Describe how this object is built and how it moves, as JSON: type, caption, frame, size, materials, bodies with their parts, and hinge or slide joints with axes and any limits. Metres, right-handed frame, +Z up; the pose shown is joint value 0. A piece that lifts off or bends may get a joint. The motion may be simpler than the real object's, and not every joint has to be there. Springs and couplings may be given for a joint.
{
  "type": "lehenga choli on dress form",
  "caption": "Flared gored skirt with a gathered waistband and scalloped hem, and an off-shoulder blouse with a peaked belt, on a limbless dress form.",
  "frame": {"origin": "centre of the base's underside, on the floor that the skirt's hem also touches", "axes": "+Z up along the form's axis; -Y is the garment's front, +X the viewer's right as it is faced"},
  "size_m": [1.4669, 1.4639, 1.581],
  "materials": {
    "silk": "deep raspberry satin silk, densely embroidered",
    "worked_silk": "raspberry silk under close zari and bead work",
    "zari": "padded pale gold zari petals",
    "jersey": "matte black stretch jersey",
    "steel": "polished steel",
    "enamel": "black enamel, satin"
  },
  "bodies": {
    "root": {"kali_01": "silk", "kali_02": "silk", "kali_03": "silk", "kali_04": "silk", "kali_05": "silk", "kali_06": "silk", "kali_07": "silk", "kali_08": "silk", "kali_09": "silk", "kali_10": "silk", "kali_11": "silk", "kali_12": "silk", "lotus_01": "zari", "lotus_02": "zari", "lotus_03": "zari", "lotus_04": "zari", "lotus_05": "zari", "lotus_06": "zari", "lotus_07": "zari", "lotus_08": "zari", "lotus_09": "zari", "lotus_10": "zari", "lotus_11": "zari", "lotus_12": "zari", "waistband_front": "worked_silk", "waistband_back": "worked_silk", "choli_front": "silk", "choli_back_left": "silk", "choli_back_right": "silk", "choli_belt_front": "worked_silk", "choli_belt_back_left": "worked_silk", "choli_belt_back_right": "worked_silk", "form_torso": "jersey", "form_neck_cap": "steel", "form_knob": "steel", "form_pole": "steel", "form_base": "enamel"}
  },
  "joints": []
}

========================

• Exercise prompt: Repeat the material in full, exactly as it stands.

• Task answer:
Describe how this object is built and how it moves, as JSON: type, caption, frame, size, materials, bodies with their parts, and hinge or slide joints with axes and any limits. Metres, right-handed frame, +Z up; the pose shown is joint value 0. A piece that lifts off or bends may get a joint. The motion may be simpler than the real object's, and not every joint has to be there. Springs and couplings may be given for a joint.
{
  "type": "lehenga choli on dress form",
  "caption": "Flared gored skirt with a gathered waistband and scalloped hem, and an off-shoulder blouse with a peaked belt, on a limbless dress form.",
  "frame": {"origin": "centre of the base's underside, on the floor that the skirt's hem also touches", "axes": "+Z up along the form's axis; -Y is the garment's front, +X the viewer's right as it is faced"},
  "size_m": [1.4669, 1.4639, 1.581],
  "materials": {
    "silk": "deep raspberry satin silk, densely embroidered",
    "worked_silk": "raspberry silk under close zari and bead work",
    "zari": "padded pale gold zari petals",
    "jersey": "matte black stretch jersey",
    "steel": "polished steel",
    "enamel": "black enamel, satin"
  },
  "bodies": {
    "root": {"kali_01": "silk", "kali_02": "silk", "kali_03": "silk", "kali_04": "silk", "kali_05": "silk", "kali_06": "silk", "kali_07": "silk", "kali_08": "silk", "kali_09": "silk", "kali_10": "silk", "kali_11": "silk", "kali_12": "silk", "lotus_01": "zari", "lotus_02": "zari", "lotus_03": "zari", "lotus_04": "zari", "lotus_05": "zari", "lotus_06": "zari", "lotus_07": "zari", "lotus_08": "zari", "lotus_09": "zari", "lotus_10": "zari", "lotus_11": "zari", "lotus_12": "zari", "waistband_front": "worked_silk", "waistband_back": "worked_silk", "choli_front": "silk", "choli_back_left": "silk", "choli_back_right": "silk", "choli_belt_front": "worked_silk", "choli_belt_back_left": "worked_silk", "choli_belt_back_right": "worked_silk", "form_torso": "jersey", "form_neck_cap": "steel", "form_knob": "steel", "form_pole": "steel", "form_base": "enamel"}
  },
  "joints": []
}